Для Овсянико-Куликовского не была чуждой мысль о том, что человек, буквально, стал человеком, в экстазе покинув животный мир. Человек как животное, то есть гуманоид или антропоид, «вышел-из-себя», тем самым перестал быть животным и пошел по новому – собственно, человеческому – пути. Поэтому не случайно, как уже отмечалось выше, Овсянико-Куликовский встретил как свою, по его собственному признанию, мысль Ренана о том, что «человек в течение многих тысячелетий был сумасшедшим, после того как в течение многих тысячелетий он был зверем». И на пути всемирно-исторического развития фактор экстаза никогда не переставал существовать. В этом смысле всемирная история есть история прежде всего экстатическая, и лишь потом – экономическая и политическая.
Однако, для Д.Н. Овсянико-Куликовского вопрос о соотношении экстатического и общественного остался неразрешенным в принципе. Дело в том, что к своей концепции экстаза он шел от языка, общественная природа которого не вызывала сомнений. В таком случае и экстаз должен трактоваться как продукт социального действия. Однако, реконструкция древнего экстатического культа демонстрировала, напротив, асоциальную технику ритуала, позитивное значение которой Овсянико-Куликовский начал признавать одним из первых в ученом мире. Да и сам человек-в-экстазе асоциален. Но, в то же время, он и не биологичен в состоянии экстаза. Экстаз – не сон и не бодрствование, не жизнь и не смерть, не болезнь и не здоровье. Экстаз есть экстаз. Это состояние – человеческое, и Овсянико-Куликовский первым сказал, что это – нормальное человеческое состояние.

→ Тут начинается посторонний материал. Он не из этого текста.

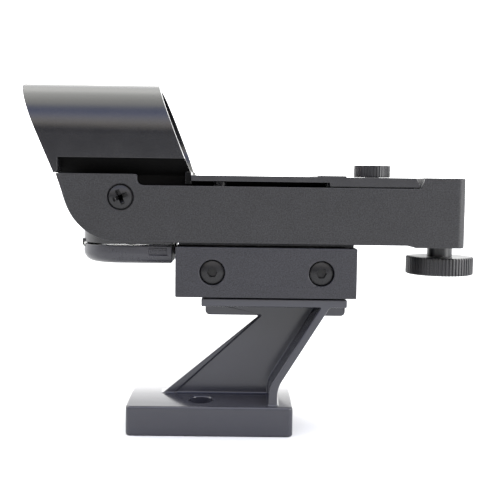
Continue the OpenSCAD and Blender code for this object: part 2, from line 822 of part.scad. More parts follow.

Взгляды Д.Н. Овсянико-Куликовского не нашли поддержки в сфере науки. Естественные науки не относят экстаз к естественному состоянию человека (в отличие от тех же состояний сна и бодрствования, жизни и смерти, здоровья и болезни). А гуманитарные науки, страдая манией социальности, посчитали экстаз а-социальным и, следовательно, антигуманитарным явлением. В обоих случаях экстаз оказался вне сферы научного внимания, а «концепция экстаза» Д.Н. Овсянико-Куликовского, проведенная в его диссертации, сошла за следствие каких-либо недоразумений.
Между тем, Д.Н. Овсянико-Куликовского страстно интересовала проблема происхождения разума человеческого, к разрешению которой он, возможно, был ближе, чем кто-либо другой. Это была проблема всего гуманитарного знания и философии, – что прекрасно осознавалось мыслителем.
В своей речи в Харьковском университете от 17 января 1901 г. «О значении научного языкознания для психологической мысли» русский профессор писал: «В ряду великих научно-философских проблем, которых постановка и предварительное расследование составляет задачу второй половины истекшего века, видное место принадлежит проблеме о происхождении разума человеческого, об исторических путях его развития, о его познавательных силах, о границах этих сил, наконец, о его высшем назначении, его великом призвании на всемирноисторическом поприще бесконечного развития и совершенствования человека. Возникновение этой великой проблемы, – продолжим цитирование речи, – было естественным, историческим следствием разработки всех тех областей знания, которые имеют известное отношение, прямое или косвенное, близкое или отдаленное, к разуму человеческому, к психологии и истории познающей мысли. Физиология нервной системы и мозга, психо-физиология, психопатология, психология процессов мышления, логика, теория познания, далее, науки филологические и исторические, в ряду которых в данном случае на первый план выступает история наук, философии и художественного творчества, – все эти области знания… приводят к постановке проблемы разума, и доставляют ей необходимые предпосылки в форме фактического материала и основных научно-философских понятий» [Овсянико-Куликовский, 1901, с. 1].
Среди основных научно-философских понятий, абсолютно необходимых для рассмотрения проблемы разума, зиял огромный пробел – понятия экстаза не существовало ни в философии (со времен утраты пифагорейско-неоплатонической традиции), ни в гуманитарных науках, ни в естествознании. И этот пробел в понятийном аппарате философско-научного знания был впервые восполнен концепцией экстаза Д.Н. Овсянико-Куликовского. Разработанная на прекрасном фактологическом материале, при блестящей эрудиции междисциплинарного научного подхода, восходя к глубинам европейской филосо1фской классики и древним текстам Востока, концепция экстаза оказалась, как это часто бывает в науке, не ко времени. Она была слишком новой, слишком яркой, слишком строгой для расплывчатой системы научных взглядов своего времени. Доказательством этого может служить и общественное возмущение взглядами Ф. Ницше, – в той мере, в какой он приближался к теме экстаза. Науке понадобилась хитрость З. Фрейда, который сознательно не афишировал философию своих исследований, скрывая ее под инструментарием науки (наблюдение и описание неврозов), пока не приучил научную общественность вслух говорить о сексуальности и ее небиологической роли в культуре.